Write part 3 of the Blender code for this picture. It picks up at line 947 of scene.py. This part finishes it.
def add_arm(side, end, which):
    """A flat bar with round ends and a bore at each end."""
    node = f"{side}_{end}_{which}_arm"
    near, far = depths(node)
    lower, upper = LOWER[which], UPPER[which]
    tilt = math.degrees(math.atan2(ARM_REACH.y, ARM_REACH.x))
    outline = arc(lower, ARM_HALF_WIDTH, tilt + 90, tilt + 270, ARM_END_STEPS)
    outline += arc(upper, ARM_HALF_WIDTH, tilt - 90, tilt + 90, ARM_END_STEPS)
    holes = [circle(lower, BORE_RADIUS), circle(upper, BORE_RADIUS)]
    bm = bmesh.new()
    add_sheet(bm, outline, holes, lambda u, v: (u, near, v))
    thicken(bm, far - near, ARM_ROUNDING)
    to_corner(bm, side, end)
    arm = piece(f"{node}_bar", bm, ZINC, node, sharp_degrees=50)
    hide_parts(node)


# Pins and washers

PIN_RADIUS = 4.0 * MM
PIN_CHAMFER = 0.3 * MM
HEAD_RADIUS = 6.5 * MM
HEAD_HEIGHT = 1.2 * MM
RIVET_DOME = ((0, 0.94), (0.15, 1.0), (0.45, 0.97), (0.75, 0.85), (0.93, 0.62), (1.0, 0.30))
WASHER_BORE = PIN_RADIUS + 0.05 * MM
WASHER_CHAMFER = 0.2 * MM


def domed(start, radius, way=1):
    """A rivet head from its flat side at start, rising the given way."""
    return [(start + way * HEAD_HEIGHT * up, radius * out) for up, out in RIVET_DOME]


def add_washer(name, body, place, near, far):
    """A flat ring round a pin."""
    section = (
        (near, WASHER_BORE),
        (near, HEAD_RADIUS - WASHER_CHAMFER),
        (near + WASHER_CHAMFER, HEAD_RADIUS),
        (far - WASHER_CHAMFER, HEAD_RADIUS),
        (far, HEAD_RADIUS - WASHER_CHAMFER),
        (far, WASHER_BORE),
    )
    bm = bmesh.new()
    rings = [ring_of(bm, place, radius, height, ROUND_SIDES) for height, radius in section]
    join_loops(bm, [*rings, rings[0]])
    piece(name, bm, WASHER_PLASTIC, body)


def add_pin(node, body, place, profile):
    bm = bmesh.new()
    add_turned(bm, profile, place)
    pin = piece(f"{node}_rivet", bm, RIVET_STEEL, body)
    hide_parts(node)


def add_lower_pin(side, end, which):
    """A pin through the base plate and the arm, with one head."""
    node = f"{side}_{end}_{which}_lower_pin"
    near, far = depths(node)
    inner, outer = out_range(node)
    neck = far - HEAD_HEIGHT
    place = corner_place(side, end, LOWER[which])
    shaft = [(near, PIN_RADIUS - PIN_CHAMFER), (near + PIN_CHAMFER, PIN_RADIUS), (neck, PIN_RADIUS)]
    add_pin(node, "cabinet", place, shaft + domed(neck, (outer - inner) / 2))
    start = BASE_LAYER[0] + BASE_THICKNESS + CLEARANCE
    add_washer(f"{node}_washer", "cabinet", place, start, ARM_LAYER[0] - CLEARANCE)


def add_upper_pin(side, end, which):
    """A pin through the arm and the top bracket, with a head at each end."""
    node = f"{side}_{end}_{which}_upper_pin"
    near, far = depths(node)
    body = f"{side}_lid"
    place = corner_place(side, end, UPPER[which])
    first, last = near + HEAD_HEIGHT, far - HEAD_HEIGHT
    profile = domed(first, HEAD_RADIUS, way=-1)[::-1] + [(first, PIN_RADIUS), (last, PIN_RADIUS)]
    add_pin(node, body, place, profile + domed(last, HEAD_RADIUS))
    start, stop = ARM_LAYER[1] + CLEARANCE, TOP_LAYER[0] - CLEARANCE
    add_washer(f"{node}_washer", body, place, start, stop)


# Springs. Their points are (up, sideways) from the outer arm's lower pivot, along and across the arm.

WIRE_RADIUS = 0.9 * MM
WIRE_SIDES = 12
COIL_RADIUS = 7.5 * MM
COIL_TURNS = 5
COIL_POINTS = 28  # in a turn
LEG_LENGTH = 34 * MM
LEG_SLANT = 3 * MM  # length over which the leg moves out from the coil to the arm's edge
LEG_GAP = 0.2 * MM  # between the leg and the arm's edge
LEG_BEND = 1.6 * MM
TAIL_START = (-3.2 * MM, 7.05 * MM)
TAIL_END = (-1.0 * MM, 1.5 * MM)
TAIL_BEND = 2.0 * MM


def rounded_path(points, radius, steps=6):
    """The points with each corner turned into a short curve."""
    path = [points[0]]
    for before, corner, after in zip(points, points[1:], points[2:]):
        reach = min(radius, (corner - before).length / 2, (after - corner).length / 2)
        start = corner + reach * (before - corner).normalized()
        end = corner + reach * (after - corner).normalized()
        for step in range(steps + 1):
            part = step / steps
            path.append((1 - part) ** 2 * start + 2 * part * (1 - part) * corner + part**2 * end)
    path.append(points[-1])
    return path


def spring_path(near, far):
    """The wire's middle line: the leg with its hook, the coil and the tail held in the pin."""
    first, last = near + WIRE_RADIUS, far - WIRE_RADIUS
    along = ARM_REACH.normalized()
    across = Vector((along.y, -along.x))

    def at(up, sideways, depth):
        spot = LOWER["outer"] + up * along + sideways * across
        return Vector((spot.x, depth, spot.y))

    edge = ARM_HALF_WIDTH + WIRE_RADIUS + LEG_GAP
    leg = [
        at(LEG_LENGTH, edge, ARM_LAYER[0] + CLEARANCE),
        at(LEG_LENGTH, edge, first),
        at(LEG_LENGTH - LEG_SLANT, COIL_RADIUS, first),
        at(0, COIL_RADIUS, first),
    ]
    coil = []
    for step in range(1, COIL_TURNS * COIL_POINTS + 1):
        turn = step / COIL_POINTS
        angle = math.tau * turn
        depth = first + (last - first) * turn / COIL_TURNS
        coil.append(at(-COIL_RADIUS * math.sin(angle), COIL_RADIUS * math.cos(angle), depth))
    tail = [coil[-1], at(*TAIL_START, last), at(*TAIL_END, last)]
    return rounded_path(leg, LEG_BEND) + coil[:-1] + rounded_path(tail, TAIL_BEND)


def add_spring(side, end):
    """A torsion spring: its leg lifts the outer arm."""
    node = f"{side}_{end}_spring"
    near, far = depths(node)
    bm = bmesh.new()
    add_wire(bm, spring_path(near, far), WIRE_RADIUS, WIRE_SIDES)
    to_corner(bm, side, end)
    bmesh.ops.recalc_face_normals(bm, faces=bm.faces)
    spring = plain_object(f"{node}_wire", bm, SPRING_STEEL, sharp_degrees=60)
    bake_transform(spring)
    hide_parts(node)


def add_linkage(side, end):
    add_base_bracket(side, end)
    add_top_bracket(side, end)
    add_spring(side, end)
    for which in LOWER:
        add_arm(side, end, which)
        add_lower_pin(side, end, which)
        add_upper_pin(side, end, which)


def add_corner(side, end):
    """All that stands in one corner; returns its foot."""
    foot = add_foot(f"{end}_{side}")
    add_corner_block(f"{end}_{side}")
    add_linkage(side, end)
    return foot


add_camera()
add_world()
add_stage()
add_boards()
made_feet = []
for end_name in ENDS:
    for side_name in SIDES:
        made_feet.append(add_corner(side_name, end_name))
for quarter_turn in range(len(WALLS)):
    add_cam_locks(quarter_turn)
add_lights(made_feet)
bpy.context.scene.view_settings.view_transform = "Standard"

◆ ◆ ◆ ◆

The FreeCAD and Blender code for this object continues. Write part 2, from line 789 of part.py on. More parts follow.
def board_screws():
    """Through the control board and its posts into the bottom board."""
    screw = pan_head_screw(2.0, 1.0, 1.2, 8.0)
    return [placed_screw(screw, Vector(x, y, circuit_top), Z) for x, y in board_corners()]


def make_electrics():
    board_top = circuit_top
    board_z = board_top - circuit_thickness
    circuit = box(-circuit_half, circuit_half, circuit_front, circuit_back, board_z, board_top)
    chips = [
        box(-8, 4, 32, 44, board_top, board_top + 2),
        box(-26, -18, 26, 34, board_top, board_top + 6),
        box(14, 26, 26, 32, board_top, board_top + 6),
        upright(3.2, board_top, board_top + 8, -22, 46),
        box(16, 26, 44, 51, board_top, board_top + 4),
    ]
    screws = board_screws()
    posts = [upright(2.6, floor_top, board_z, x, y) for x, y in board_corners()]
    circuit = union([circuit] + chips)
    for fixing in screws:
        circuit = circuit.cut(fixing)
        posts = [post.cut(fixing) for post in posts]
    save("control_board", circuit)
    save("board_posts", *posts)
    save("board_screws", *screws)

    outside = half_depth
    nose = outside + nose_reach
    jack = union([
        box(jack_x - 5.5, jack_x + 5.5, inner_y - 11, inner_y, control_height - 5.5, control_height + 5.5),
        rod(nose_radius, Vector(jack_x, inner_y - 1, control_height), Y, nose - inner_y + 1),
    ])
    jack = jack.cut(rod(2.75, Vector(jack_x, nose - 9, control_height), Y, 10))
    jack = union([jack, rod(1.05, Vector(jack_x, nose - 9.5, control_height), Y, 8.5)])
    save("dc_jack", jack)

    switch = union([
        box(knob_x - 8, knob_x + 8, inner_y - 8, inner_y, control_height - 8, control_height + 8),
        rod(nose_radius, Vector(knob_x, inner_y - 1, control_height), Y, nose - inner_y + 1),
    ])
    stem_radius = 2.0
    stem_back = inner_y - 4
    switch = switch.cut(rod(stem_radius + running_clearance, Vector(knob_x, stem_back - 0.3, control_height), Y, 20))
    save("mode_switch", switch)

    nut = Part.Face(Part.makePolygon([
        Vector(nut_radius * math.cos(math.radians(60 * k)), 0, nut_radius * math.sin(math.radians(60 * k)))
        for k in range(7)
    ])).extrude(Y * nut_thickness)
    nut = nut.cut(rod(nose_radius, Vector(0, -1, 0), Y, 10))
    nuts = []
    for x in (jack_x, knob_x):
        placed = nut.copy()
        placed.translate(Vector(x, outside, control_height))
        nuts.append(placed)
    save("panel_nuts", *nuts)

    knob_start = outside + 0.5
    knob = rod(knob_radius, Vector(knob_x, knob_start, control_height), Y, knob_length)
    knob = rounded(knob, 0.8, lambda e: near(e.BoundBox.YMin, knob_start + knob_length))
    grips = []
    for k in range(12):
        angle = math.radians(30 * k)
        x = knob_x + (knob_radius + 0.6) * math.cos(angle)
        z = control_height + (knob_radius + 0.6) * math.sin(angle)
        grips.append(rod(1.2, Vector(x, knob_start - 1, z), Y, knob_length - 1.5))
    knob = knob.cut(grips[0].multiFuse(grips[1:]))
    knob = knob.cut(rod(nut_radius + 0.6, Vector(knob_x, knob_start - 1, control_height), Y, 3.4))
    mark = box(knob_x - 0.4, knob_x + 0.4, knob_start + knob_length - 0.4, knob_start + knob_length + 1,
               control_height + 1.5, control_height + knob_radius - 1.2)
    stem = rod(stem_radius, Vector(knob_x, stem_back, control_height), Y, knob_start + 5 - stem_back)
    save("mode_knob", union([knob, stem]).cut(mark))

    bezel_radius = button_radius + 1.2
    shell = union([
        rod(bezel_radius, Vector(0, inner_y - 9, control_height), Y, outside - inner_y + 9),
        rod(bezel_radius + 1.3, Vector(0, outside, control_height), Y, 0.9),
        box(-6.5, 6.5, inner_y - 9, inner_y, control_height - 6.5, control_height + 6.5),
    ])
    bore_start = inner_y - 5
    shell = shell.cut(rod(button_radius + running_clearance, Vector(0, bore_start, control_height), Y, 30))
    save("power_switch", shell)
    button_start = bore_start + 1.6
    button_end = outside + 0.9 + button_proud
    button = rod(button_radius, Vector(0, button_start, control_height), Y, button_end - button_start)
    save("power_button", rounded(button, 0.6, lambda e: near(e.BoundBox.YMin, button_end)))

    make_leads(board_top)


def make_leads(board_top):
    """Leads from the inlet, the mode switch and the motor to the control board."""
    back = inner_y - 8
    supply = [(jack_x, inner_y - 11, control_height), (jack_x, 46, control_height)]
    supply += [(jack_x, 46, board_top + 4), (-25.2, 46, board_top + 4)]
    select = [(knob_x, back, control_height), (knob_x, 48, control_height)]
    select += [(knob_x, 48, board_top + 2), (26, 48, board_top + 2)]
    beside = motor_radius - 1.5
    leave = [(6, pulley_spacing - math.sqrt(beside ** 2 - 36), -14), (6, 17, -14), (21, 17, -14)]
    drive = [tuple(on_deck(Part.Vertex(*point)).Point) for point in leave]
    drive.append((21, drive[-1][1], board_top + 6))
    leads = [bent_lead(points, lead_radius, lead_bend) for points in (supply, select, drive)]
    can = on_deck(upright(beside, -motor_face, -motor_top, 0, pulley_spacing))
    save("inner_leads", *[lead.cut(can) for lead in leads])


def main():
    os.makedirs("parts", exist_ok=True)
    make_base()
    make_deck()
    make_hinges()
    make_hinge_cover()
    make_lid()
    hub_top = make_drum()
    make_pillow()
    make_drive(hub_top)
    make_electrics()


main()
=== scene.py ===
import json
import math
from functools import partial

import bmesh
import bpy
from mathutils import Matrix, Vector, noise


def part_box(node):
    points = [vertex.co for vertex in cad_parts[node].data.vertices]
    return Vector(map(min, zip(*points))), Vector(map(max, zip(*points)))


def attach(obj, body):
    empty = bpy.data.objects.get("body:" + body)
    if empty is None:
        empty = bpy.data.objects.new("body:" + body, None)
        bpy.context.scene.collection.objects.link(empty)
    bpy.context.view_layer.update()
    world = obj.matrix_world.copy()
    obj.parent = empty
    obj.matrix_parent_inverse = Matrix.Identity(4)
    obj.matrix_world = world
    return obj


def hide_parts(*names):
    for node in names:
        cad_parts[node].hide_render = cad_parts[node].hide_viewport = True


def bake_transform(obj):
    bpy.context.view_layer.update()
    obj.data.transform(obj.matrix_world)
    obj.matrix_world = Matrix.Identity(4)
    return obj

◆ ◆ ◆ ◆

=== PROBLEM TO WORK ON ===
Only lines with the string "code" belong in your answer; copy each one.

=== SOLUTION FOR THIS TASK ===
Write part 3 of the Blender code for this picture. It picks up at line 947 of scene.py. This part finishes it.
The FreeCAD and Blender code for this object continues. Write part 2, from line 789 of part.py on. More parts follow.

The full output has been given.